begin GIVEN ENTRIES

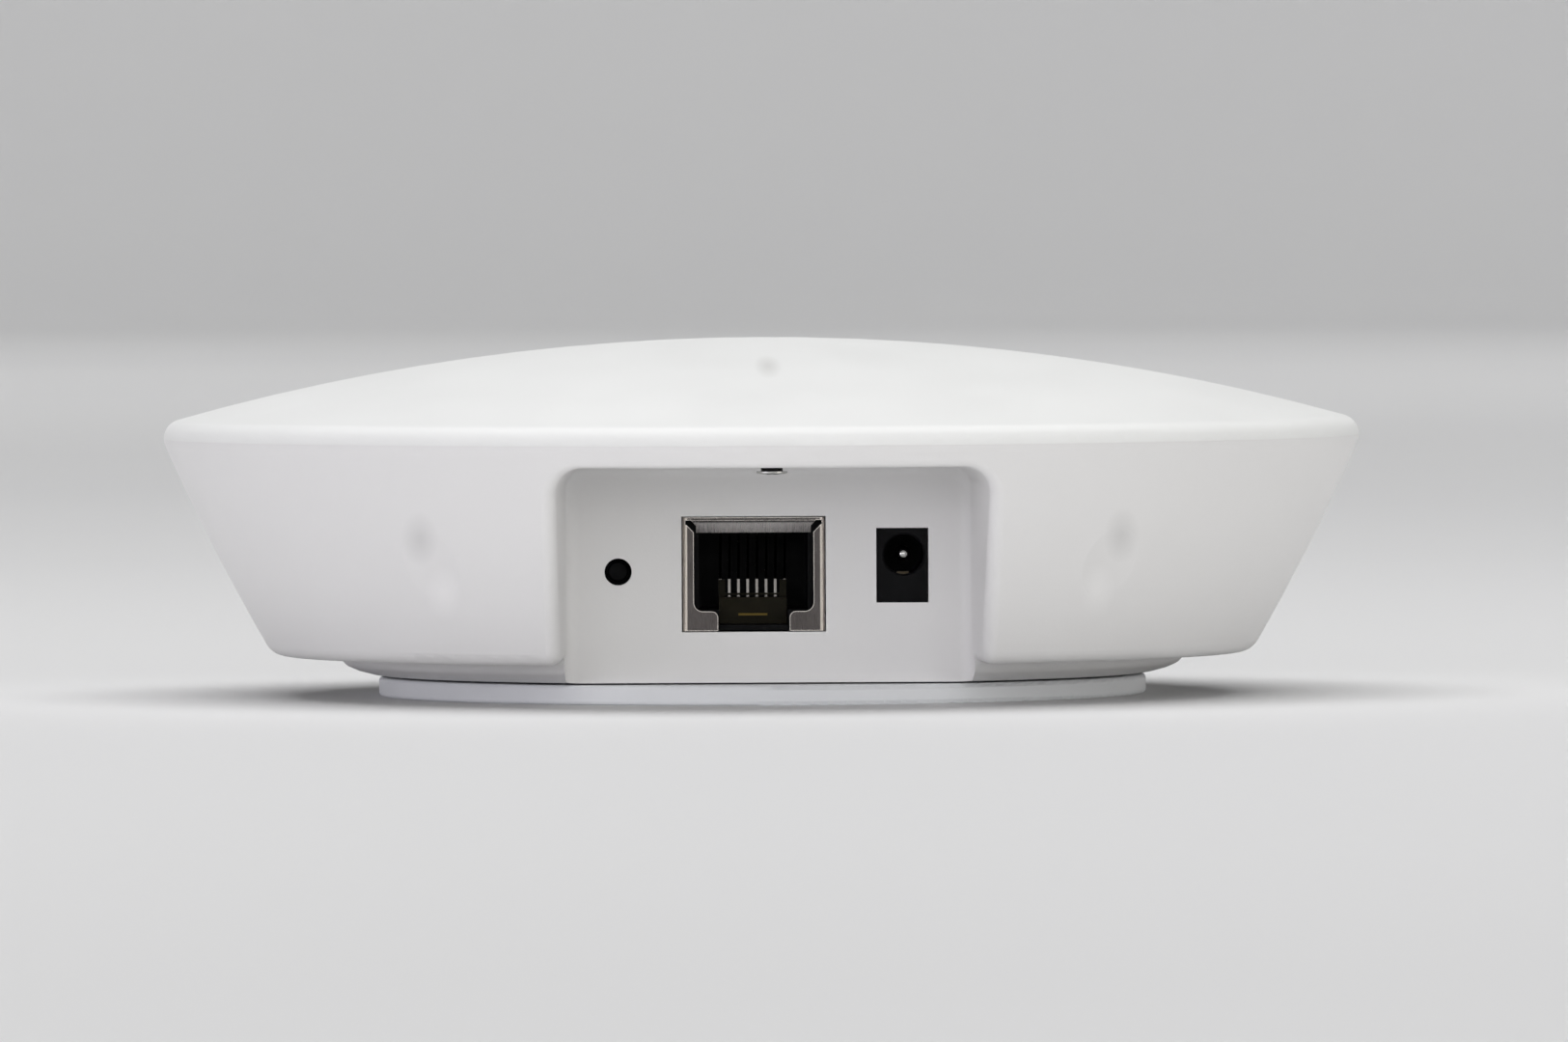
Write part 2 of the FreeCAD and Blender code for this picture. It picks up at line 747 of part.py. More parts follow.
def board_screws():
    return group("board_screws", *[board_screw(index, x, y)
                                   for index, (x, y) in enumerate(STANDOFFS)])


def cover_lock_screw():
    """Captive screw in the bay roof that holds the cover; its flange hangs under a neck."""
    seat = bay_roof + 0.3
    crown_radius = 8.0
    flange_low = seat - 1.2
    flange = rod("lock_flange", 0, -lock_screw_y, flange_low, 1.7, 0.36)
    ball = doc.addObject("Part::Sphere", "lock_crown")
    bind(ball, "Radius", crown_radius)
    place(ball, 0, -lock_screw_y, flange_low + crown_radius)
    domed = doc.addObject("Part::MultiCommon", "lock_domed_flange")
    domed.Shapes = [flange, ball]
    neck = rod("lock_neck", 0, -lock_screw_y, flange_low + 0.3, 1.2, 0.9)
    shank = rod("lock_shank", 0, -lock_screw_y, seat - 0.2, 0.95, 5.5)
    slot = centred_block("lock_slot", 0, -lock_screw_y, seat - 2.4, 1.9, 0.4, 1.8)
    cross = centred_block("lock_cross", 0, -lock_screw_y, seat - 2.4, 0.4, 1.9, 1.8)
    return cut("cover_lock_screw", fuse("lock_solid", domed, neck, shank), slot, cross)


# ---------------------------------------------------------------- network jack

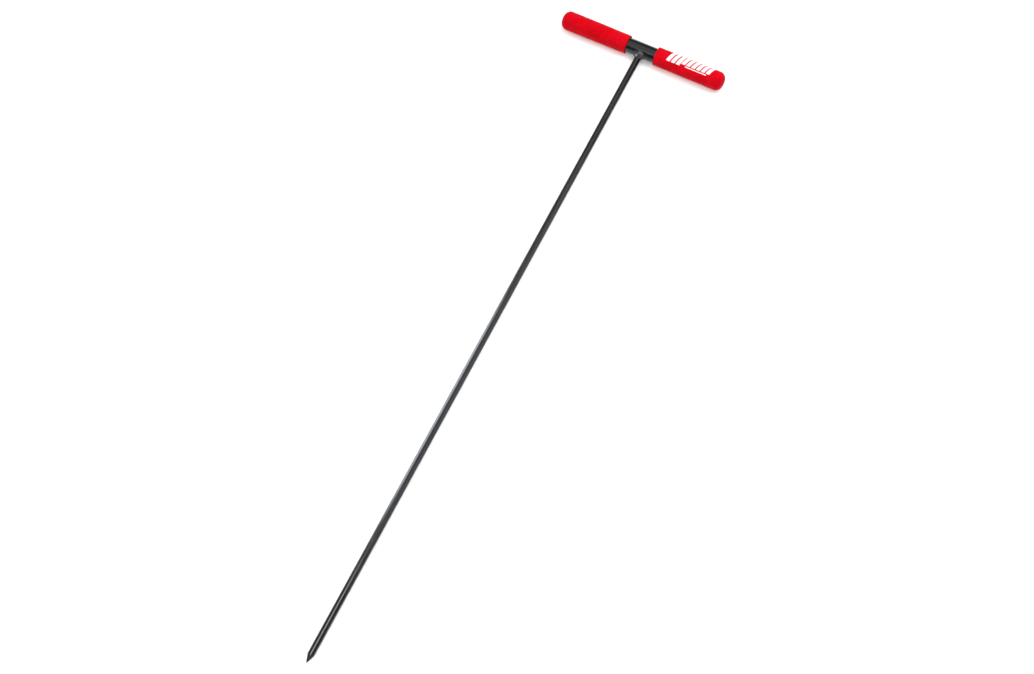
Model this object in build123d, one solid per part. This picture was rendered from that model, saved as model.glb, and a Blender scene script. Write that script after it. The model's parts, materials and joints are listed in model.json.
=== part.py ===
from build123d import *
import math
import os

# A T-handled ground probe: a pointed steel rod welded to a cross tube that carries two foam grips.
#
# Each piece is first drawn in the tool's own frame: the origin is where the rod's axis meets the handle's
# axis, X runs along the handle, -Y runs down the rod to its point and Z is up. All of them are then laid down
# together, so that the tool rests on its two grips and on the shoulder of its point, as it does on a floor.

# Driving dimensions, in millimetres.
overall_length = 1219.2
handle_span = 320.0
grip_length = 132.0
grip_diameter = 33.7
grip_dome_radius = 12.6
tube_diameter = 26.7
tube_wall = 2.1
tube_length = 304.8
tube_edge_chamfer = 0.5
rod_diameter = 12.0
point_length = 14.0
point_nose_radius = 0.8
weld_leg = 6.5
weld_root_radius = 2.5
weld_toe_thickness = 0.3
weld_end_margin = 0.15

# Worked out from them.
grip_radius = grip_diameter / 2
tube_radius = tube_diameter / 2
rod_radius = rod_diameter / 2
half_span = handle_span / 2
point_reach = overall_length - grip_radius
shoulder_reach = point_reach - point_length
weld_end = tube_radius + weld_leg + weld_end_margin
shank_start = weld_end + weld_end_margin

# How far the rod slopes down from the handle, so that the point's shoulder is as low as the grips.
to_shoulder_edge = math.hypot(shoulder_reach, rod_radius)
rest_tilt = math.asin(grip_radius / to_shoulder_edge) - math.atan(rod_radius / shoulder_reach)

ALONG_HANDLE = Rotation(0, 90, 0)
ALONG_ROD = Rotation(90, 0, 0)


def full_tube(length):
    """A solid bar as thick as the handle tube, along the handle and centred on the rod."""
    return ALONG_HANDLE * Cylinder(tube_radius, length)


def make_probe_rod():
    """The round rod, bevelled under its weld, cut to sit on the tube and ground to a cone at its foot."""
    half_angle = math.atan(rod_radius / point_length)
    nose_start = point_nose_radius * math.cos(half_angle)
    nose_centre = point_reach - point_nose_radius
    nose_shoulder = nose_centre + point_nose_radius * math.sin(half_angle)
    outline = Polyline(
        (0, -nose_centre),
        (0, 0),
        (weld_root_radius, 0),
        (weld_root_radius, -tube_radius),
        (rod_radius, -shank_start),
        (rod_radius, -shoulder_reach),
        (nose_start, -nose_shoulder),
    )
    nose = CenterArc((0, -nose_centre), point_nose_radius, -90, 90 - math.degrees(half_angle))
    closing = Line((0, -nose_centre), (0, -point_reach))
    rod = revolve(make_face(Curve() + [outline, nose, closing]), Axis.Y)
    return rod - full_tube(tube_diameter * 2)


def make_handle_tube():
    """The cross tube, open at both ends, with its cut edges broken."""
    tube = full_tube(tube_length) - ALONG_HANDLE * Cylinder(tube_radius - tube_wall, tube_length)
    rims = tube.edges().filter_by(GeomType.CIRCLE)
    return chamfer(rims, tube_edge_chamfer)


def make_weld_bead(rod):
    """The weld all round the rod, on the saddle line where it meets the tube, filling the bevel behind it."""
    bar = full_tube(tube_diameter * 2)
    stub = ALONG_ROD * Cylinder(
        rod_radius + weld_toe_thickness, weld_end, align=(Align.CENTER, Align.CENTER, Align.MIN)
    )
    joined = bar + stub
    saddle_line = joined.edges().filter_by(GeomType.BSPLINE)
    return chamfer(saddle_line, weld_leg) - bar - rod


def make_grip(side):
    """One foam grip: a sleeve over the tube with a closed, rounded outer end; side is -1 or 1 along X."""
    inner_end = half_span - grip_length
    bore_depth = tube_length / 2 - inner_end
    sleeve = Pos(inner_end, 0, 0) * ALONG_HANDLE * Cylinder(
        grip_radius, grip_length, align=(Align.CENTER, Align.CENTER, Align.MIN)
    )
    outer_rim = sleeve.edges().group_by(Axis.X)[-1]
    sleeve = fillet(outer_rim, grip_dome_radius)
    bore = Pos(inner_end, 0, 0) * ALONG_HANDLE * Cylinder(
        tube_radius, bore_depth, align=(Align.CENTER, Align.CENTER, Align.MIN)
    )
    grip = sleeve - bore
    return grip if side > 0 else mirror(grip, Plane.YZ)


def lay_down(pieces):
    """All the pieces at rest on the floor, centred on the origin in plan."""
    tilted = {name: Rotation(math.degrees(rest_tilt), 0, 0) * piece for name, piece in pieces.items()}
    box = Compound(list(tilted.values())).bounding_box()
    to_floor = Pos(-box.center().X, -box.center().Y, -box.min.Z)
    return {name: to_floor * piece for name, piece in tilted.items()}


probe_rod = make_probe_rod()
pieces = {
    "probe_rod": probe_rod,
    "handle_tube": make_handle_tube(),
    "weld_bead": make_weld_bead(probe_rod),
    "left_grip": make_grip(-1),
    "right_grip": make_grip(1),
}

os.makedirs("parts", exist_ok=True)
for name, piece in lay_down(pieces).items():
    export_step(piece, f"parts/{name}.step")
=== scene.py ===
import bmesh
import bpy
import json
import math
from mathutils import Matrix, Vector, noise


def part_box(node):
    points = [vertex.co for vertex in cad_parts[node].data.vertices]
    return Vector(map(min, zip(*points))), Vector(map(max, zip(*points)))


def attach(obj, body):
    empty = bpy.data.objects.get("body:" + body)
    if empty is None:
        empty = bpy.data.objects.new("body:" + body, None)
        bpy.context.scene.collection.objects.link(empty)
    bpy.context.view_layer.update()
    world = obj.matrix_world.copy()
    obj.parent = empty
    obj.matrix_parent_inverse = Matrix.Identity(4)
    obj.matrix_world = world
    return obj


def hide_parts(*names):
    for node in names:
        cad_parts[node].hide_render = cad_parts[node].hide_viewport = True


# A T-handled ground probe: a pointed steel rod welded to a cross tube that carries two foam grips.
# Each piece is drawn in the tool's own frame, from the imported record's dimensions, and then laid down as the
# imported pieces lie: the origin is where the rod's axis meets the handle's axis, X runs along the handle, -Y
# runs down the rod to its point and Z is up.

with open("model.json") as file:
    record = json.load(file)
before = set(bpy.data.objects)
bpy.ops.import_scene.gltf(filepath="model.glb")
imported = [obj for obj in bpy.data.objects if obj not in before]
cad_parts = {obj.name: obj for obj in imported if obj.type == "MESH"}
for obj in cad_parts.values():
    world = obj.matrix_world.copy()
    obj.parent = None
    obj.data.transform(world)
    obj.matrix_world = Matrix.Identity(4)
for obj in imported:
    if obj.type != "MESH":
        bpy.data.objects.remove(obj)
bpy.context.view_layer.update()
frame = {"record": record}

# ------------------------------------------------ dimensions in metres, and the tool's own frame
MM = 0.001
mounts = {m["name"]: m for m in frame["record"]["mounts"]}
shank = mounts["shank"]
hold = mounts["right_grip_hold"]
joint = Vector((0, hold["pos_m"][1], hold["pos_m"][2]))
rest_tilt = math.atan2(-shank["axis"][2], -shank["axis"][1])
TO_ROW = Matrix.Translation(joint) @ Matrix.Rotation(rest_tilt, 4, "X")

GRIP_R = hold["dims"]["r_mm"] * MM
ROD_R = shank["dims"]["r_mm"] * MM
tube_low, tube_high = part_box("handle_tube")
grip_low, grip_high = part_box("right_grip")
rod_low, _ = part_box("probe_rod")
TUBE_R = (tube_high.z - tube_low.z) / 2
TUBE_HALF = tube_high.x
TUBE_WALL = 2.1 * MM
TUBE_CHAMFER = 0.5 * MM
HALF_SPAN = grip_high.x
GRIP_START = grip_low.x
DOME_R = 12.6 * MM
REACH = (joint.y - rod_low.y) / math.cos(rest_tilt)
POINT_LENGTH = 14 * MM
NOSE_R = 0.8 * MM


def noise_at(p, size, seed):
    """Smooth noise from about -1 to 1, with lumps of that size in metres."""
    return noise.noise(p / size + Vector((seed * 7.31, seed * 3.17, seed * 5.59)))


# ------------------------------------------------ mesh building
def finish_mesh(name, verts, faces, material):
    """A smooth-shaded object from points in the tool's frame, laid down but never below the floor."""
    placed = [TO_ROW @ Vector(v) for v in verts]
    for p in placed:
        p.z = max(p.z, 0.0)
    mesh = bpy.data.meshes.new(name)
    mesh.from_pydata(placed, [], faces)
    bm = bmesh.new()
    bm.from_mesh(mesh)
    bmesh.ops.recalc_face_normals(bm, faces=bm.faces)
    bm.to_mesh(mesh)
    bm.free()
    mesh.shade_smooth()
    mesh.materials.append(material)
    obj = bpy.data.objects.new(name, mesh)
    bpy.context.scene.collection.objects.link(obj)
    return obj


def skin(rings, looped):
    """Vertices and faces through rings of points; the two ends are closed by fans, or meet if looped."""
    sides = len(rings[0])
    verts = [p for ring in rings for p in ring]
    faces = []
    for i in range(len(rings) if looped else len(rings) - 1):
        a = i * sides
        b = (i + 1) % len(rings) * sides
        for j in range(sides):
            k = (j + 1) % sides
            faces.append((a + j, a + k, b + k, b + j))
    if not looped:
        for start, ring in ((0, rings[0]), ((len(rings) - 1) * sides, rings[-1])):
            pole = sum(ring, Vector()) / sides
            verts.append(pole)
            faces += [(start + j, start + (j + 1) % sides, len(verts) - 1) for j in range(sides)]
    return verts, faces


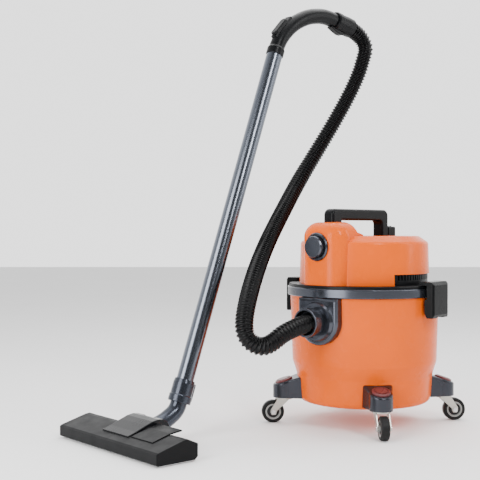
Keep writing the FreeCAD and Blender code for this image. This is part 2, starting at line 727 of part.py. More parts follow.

end GIVEN ENTRIES

■ WHAT YOU ARE ASKED TO DO: Using the entries above, give again exactly the lines from the line holding "probe_rod = make_probe_rod()" through the line holding "if empty is". Include both end lines and nothing else.

■ ANSWER TO THE PROBLEM:
probe_rod = make_probe_rod()
pieces = {
    "probe_rod": probe_rod,
    "handle_tube": make_handle_tube(),
    "weld_bead": make_weld_bead(probe_rod),
    "left_grip": make_grip(-1),
    "right_grip": make_grip(1),
}

os.makedirs("parts", exist_ok=True)
for name, piece in lay_down(pieces).items():
    export_step(piece, f"parts/{name}.step")
=== scene.py ===
import bmesh
import bpy
import json
import math
from mathutils import Matrix, Vector, noise


def part_box(node):
    points = [vertex.co for vertex in cad_parts[node].data.vertices]
    return Vector(map(min, zip(*points))), Vector(map(max, zip(*points)))


def attach(obj, body):
    empty = bpy.data.objects.get("body:" + body)
    if empty is None:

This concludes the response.